## The task
Please print all of the material below, word for word.

## Data segment

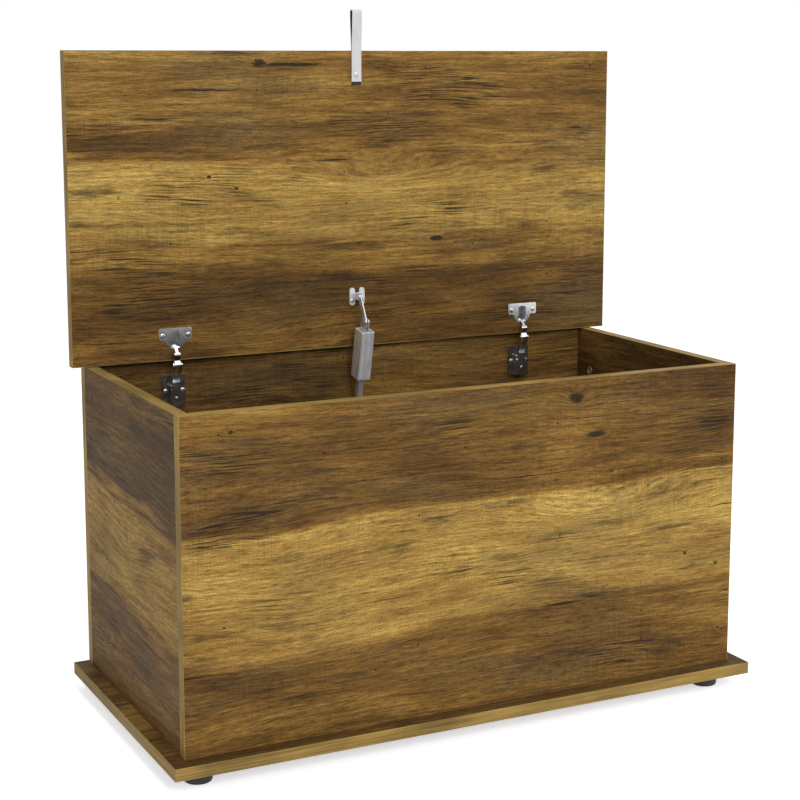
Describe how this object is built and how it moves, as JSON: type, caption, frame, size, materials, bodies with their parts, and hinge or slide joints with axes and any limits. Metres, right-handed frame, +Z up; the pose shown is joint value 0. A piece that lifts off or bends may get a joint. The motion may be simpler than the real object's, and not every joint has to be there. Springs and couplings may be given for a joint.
{
  "type": "blanket chest",
  "caption": "Lidded storage chest of wood-look board on low round feet, with an overhanging base and lid, concealed hinges, a telescopic lid stay and a pull strap.",
  "frame": {"origin": "on the floor, under the middle of the base board", "axes": "+X along the chest to the right as seen from its front, +Y to the back panel, +Z up; the lid is drawn open, upright"},
  "size_m": [0.84, 0.42, 0.935],
  "materials": {
    "wood_foil": "satin printed oak foil on particle board",
    "edge_band": "satin edge banding, plainer and lighter than the boards",
    "foot_plastic": "black, matt",
    "dowel_wood": "plain beech",
    "cam_zinc": "die-cast zinc",
    "screw_steel": "zinc plated",
    "hinge_nickel": "nickel plated pressed steel",
    "stay_steel": "satin plated steel",
    "slider_plastic": "black nylon",
    "pull_strap": "light grey, flexible strip"
  },
  "bodies": {
    "box": {"back_panel": "wood_foil", "back_panel_edging": "edge_band", "base_board": "wood_foil", "base_dowels": "dowel_wood", "base_edging": "edge_band", "base_screws": "screw_steel", "cam_bolts": "screw_steel", "cams": "cam_zinc", "corner_dowels": "dowel_wood", "foot_back_left": "foot_plastic", "foot_back_right": "foot_plastic", "foot_front_left": "foot_plastic", "foot_front_right": "foot_plastic", "foot_screws": "screw_steel", "front_panel": "wood_foil", "front_panel_edging": "edge_band", "hinge_arm_left": "hinge_nickel", "hinge_arm_right": "hinge_nickel", "hinge_arm_screws": "screw_steel", "hinge_link_pins": "hinge_nickel", "hinge_plate_left": "hinge_nickel", "hinge_plate_right": "hinge_nickel", "hinge_plate_screws": "screw_steel", "left_side_edging": "edge_band", "left_side_panel": "wood_foil", "right_side_edging": "edge_band", "right_side_panel": "wood_foil", "stay_foot_pin": "stay_steel", "stay_wall_bracket": "stay_steel", "stay_wall_screws": "screw_steel"},
    "hinge_pins": {"hinge_lever_pins": "hinge_nickel"},
    "hinge_links": {"hinge_link_left": "hinge_nickel", "hinge_link_right": "hinge_nickel"},
    "lid": {"lid_board": "wood_foil", "lid_edging": "edge_band", "hinge_cup_left": "hinge_nickel", "hinge_cup_right": "hinge_nickel", "hinge_cup_screws": "screw_steel", "stay_lid_bracket": "stay_steel", "stay_lid_screws": "screw_steel", "stay_lid_rivets": "stay_steel", "pull_strap": "pull_strap", "strap_screw": "screw_steel"},
    "stay_rail": {"stay_rail": "stay_steel", "stay_slider": "slider_plastic"},
    "stay_housing": {"stay_housing": "stay_steel", "stay_head": "stay_steel", "stay_elbow_pin": "stay_steel"},
    "stay_arm": {"stay_arm": "stay_steel"}
  },
  "joints": [
    {"name": "hinge_pins_turn", "type": "hinge", "parent": "box", "child": "hinge_pins", "pos_m": [0, 0.17786, 0.42117], "axis": [1, 0, 0], "range_deg": [-44.9, 0]},
    {"name": "lid_turn", "type": "hinge", "parent": "hinge_pins", "child": "lid", "pos_m": [0, 0.172, 0.464], "axis": [1, 0, 0], "range_deg": [0, 134.1]},
    {"name": "hinge_links_turn", "type": "hinge", "parent": "box", "child": "hinge_links", "pos_m": [0, 0.168, 0.4523], "axis": [1, 0, 0], "range_deg": [-40.2, 0]},
    {"name": "stay_rail_turn", "type": "hinge", "parent": "box", "child": "stay_rail", "pos_m": [0, 0.17361, 0.3593], "axis": [1, 0, 0], "range_deg": [-11.5, 0]},
    {"name": "stay_housing_slide", "type": "slide", "parent": "stay_rail", "child": "stay_housing", "axis": [0, 0.2079, -0.9781], "range_m": [0, 0.0488]},
    {"name": "stay_arm_turn", "type": "hinge", "parent": "stay_housing", "child": "stay_arm", "pos_m": [0, 0.1445, 0.49624], "axis": [1, 0, 0], "range_deg": [0, 140.7]}
  ],
  "couplings": [
    {"joint": "hinge_pins_turn", "follows": "lid_turn", "ratio": -0.33333},
    {"joint": "hinge_links_turn", "follows": "lid_turn", "ratio": -0.29829},
    {"joint": "stay_rail_turn", "follows": "lid_turn", "ratio": -0.084914},
    {"joint": "stay_housing_slide", "follows": "lid_turn", "m_per_rad": 0.020769},
    {"joint": "stay_arm_turn", "follows": "lid_turn", "ratio": 1.0477}
  ]
}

## Result
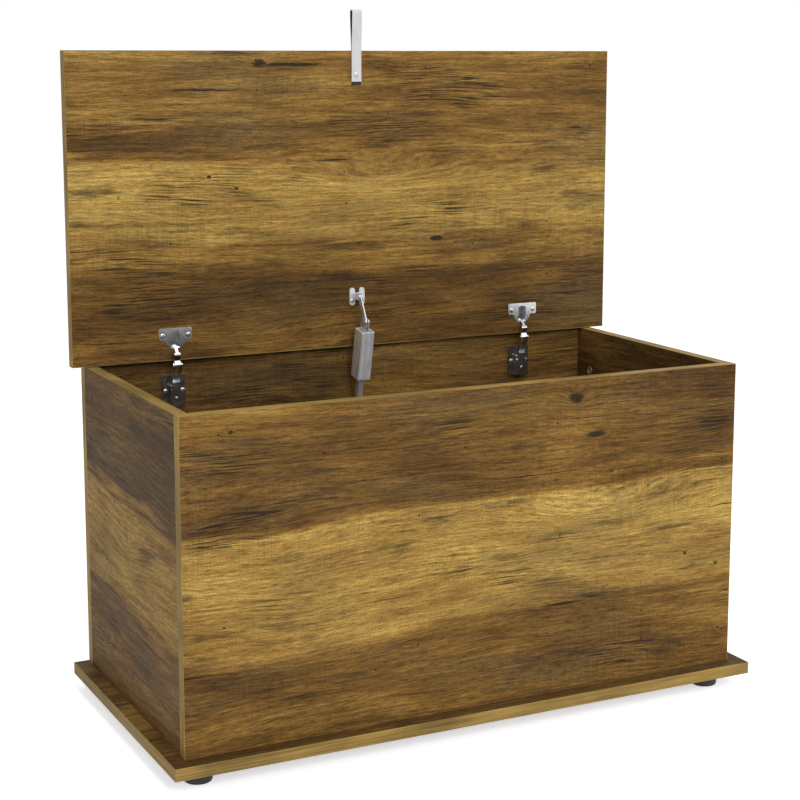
Describe how this object is built and how it moves, as JSON: type, caption, frame, size, materials, bodies with their parts, and hinge or slide joints with axes and any limits. Metres, right-handed frame, +Z up; the pose shown is joint value 0. A piece that lifts off or bends may get a joint. The motion may be simpler than the real object's, and not every joint has to be there. Springs and couplings may be given for a joint.
{
  "type": "blanket chest",
  "caption": "Lidded storage chest of wood-look board on low round feet, with an overhanging base and lid, concealed hinges, a telescopic lid stay and a pull strap.",
  "frame": {"origin": "on the floor, under the middle of the base board", "axes": "+X along the chest to the right as seen from its front, +Y to the back panel, +Z up; the lid is drawn open, upright"},
  "size_m": [0.84, 0.42, 0.935],
  "materials": {
    "wood_foil": "satin printed oak foil on particle board",
    "edge_band": "satin edge banding, plainer and lighter than the boards",
    "foot_plastic": "black, matt",
    "dowel_wood": "plain beech",
    "cam_zinc": "die-cast zinc",
    "screw_steel": "zinc plated",
    "hinge_nickel": "nickel plated pressed steel",
    "stay_steel": "satin plated steel",
    "slider_plastic": "black nylon",
    "pull_strap": "light grey, flexible strip"
  },
  "bodies": {
    "box": {"back_panel": "wood_foil", "back_panel_edging": "edge_band", "base_board": "wood_foil", "base_dowels": "dowel_wood", "base_edging": "edge_band", "base_screws": "screw_steel", "cam_bolts": "screw_steel", "cams": "cam_zinc", "corner_dowels": "dowel_wood", "foot_back_left": "foot_plastic", "foot_back_right": "foot_plastic", "foot_front_left": "foot_plastic", "foot_front_right": "foot_plastic", "foot_screws": "screw_steel", "front_panel": "wood_foil", "front_panel_edging": "edge_band", "hinge_arm_left": "hinge_nickel", "hinge_arm_right": "hinge_nickel", "hinge_arm_screws": "screw_steel", "hinge_link_pins": "hinge_nickel", "hinge_plate_left": "hinge_nickel", "hinge_plate_right": "hinge_nickel", "hinge_plate_screws": "screw_steel", "left_side_edging": "edge_band", "left_side_panel": "wood_foil", "right_side_edging": "edge_band", "right_side_panel": "wood_foil", "stay_foot_pin": "stay_steel", "stay_wall_bracket": "stay_steel", "stay_wall_screws": "screw_steel"},
    "hinge_pins": {"hinge_lever_pins": "hinge_nickel"},
    "hinge_links": {"hinge_link_left": "hinge_nickel", "hinge_link_right": "hinge_nickel"},
    "lid": {"lid_board": "wood_foil", "lid_edging": "edge_band", "hinge_cup_left": "hinge_nickel", "hinge_cup_right": "hinge_nickel", "hinge_cup_screws": "screw_steel", "stay_lid_bracket": "stay_steel", "stay_lid_screws": "screw_steel", "stay_lid_rivets": "stay_steel", "pull_strap": "pull_strap", "strap_screw": "screw_steel"},
    "stay_rail": {"stay_rail": "stay_steel", "stay_slider": "slider_plastic"},
    "stay_housing": {"stay_housing": "stay_steel", "stay_head": "stay_steel", "stay_elbow_pin": "stay_steel"},
    "stay_arm": {"stay_arm": "stay_steel"}
  },
  "joints": [
    {"name": "hinge_pins_turn", "type": "hinge", "parent": "box", "child": "hinge_pins", "pos_m": [0, 0.17786, 0.42117], "axis": [1, 0, 0], "range_deg": [-44.9, 0]},
    {"name": "lid_turn", "type": "hinge", "parent": "hinge_pins", "child": "lid", "pos_m": [0, 0.172, 0.464], "axis": [1, 0, 0], "range_deg": [0, 134.1]},
    {"name": "hinge_links_turn", "type": "hinge", "parent": "box", "child": "hinge_links", "pos_m": [0, 0.168, 0.4523], "axis": [1, 0, 0], "range_deg": [-40.2, 0]},
    {"name": "stay_rail_turn", "type": "hinge", "parent": "box", "child": "stay_rail", "pos_m": [0, 0.17361, 0.3593], "axis": [1, 0, 0], "range_deg": [-11.5, 0]},
    {"name": "stay_housing_slide", "type": "slide", "parent": "stay_rail", "child": "stay_housing", "axis": [0, 0.2079, -0.9781], "range_m": [0, 0.0488]},
    {"name": "stay_arm_turn", "type": "hinge", "parent": "stay_housing", "child": "stay_arm", "pos_m": [0, 0.1445, 0.49624], "axis": [1, 0, 0], "range_deg": [0, 140.7]}
  ],
  "couplings": [
    {"joint": "hinge_pins_turn", "follows": "lid_turn", "ratio": -0.33333},
    {"joint": "hinge_links_turn", "follows": "lid_turn", "ratio": -0.29829},
    {"joint": "stay_rail_turn", "follows": "lid_turn", "ratio": -0.084914},
    {"joint": "stay_housing_slide", "follows": "lid_turn", "m_per_rad": 0.020769},
    {"joint": "stay_arm_turn", "follows": "lid_turn", "ratio": 1.0477}
  ]
}